Nos processos, manifestou-se também a Aesbe, associação de 24 estatais estaduais que atendem a mais de 4 mil municípios, onde vive uma população de 132 milhões de pessoas. Ela admitiu que só 84% delas têm acesso a água tratada e 46% ao tratamento de esgoto, mesmo com R$ 12 bilhões investidos anualmente no setor. Mesmo assim, disse que a adoção do novo modelo privado, com licitação, vai dificultar a manutenção de suas atividades e o atendimento a regiões mais pobres.

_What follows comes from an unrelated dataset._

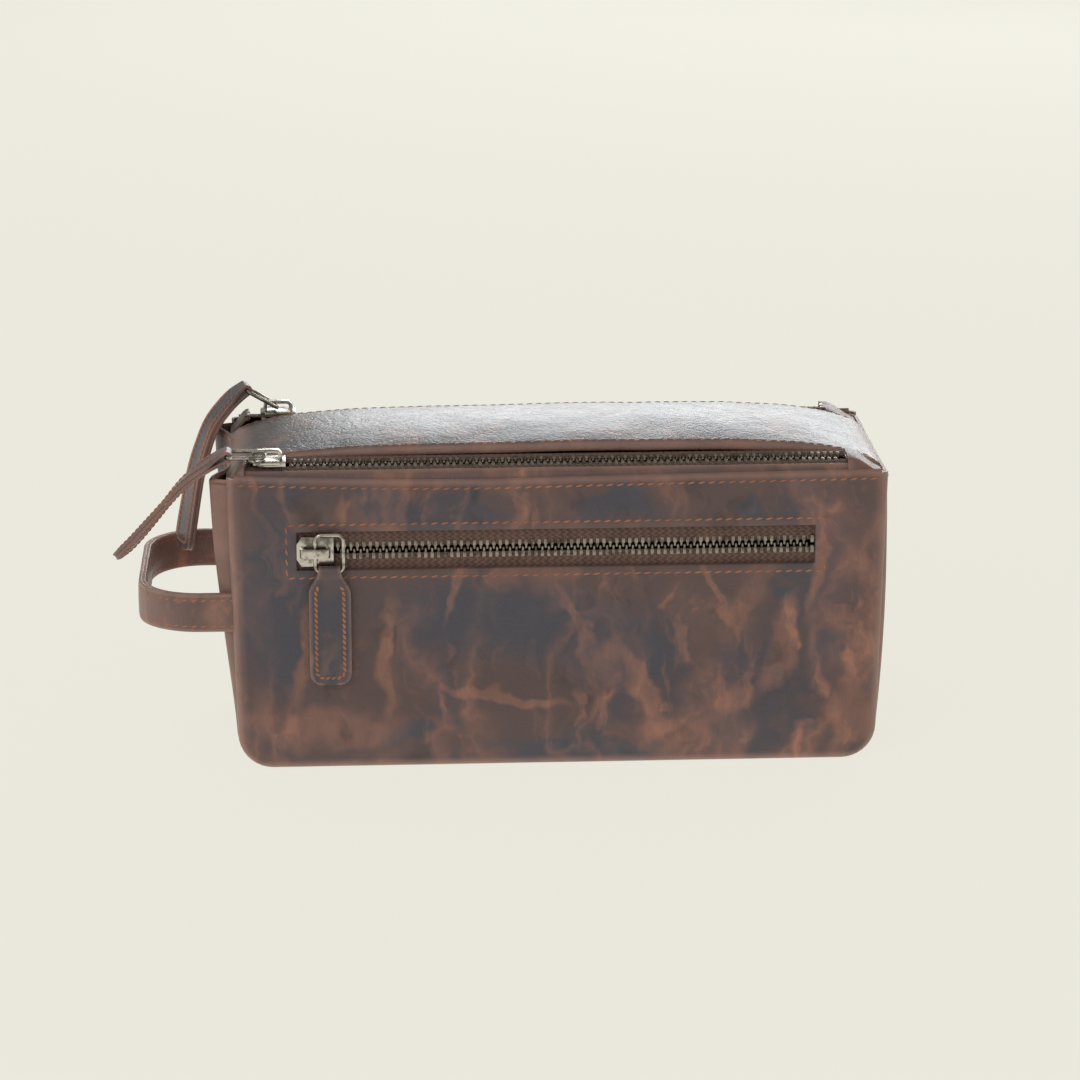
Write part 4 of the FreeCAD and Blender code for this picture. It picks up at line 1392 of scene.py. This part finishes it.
# the window's own seam, from corner to corner
corners = [(-110.2, 81.6), (-110.2, 103.8), (108.2, 103.8), (108.2, 81.6)]
for (x0, z0), (x1, z1) in zip(corners, corners[1:] + corners[:1]):
    route = [Vector((x0 + (x1 - x0) * t, 0, z0 + (z1 - z0) * t)) for t in spread(0, 1, 60)]
    for p in route:
        p.y = -52 - bulge(p.x, p.z)
    stitchAlong(seam, route, front)
for sign in (-1, 1):
    route = [gussetPlace(-0.992 if sign < 0 else 0.992, y) for y in spread(-46, 46, 60)]
    stitchAlong(seam, route, Vector((sign, 0, 0)))
makePiece("shellSeams", seam, "thread", "bag")
print("seams made")

# floor, light and camera
view = {
    "target": (-0.0077, -0.052, 0.0961),
    "azimuth": -3.1,
    "elevation": 16.0,
    "distance": 1.55,
    "width": 0.4374,    # of what is seen at the target
}
elevation, azimuth = math.radians(view["elevation"]), math.radians(view["azimuth"])
level = math.cos(elevation)
away = Vector((math.sin(azimuth) * level, -math.cos(azimuth) * level, math.sin(elevation)))
lens = bpy.data.cameras.new("camera")
lens.sensor_width = 36
lens.lens = 36 * view["distance"] / view["width"]
lens.clip_start, lens.clip_end = 0.02, 60
camera = bpy.data.objects.new("camera", lens)
camera.location = Vector(view["target"]) + away * view["distance"]
camera.rotation_euler = (-away).to_track_quat("-Z", "Y").to_euler()
scene.collection.objects.link(camera)
scene.camera = camera

paleTone = rgb(237, 235, 224)
mesh = bmesh.new()
bmesh.ops.create_circle(mesh, cap_ends=True, segments=96, radius=9)
data = bpy.data.meshes.new("floor")
mesh.to_mesh(data)
mesh.free()
floor = bpy.data.objects.new("floor", data)
scene.collection.objects.link(floor)
floor.location.z = -0.0005
data.materials.append(setShader(newFinish("paleFloor"), {
    "Base Color": rgb(78, 77, 74), "Roughness": 0.95, "Emission Color": paleTone, "Emission Strength": 0.925,
    "Specular IOR Level": 0.0,
}))
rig.stage(floor)

world = bpy.data.worlds.new("studio")
scene.world = world
world.use_nodes = True
sky = world.node_tree.nodes["Background"].inputs
sky["Color"].default_value = paleTone
sky["Strength"].default_value = 0.42

lights = {
    "key": {"at": (-0.9, -1.5, 1.5), "size": (1.1, 1.1), "watts": 8, "tone": (1, 0.98, 0.95)},
    "back": {"at": (0.69, 2.1, 0.72), "size": (1.84, 0.9), "watts": 20, "tone": (0.95, 0.98, 1)},
    "side": {"at": (-1.5, -0.1, 0.6), "size": (0.6, 0.9), "watts": 2.5, "tone": (0.93, 0.97, 1)},
}
for name, lamp in lights.items():
    data = bpy.data.lights.new(name, "AREA")
    data.shape = "RECTANGLE"
    data.size, data.size_y = lamp["size"]
    data.energy = lamp["watts"]
    data.color = lamp["tone"]
    made = bpy.data.objects.new(name, data)
    made.location = lamp["at"]
    made.rotation_euler = (Vector((0, 0, 0.07)) - Vector(lamp["at"])).to_track_quat("-Z", "Y").to_euler()
    scene.collection.objects.link(made)

with open("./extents.json", "w") as sizes:
    json.dump({"cad": cadBounds, "visual": [list(corner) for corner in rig.bounds()]}, sizes,
              default=lambda v: list(v))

As empresas privadas, por sua vez, argumentaram que a nova lei reconheceu que o setor público não é eficiente para suprir a demanda. A Associação Brasileira das Concessionárias Privadas de Serviços Públicos de Água e Esgoto (Abcon) citou recentes leilões para concessão em Maceió (Alagoas), Cariacica (Espírito Santo) e parcerias público-privadas no Mato Grosso do Sul, Rio de Janeiro e Amapá, que preveem investimentos de R$ 37,7 bilhões para ampliação da rede, fora R$ 25 bilhões pagos aos governos para a outorga dos serviços.
O que diz o governo
Autor da nova lei, o governo se manifestou nas ações principalmente por meio do Ministério do Desenvolvimento Regional. A pasta argumentou que a universalização do serviço demanda investimentos de quase R$ 600 bilhões e que, até o marco, menos de 7% das empresas prestadoras do serviço eram privadas. Argumentou que as estatais poderão continuar atendendo, mas deverão se submeter a licitações, para concorrer com a iniciativa privada, ou mesmo serem privatizadas.
Destacou que a lei prevê também aportes do governo federal para locais desatendidos, bem como a formação de blocos de municípios nos estados para atendimento conjunto pelas empresas privadas.
"A Lei nº 14.026/2020 estabelece lastro jurídico e legal para gerar um salto nos investimentos, garantindo à população o acesso a um saneamento adequado, gerando emprego, renda, melhoria nas condições de saúde e redução dos gastos de saúde pública", afirmou o ministério.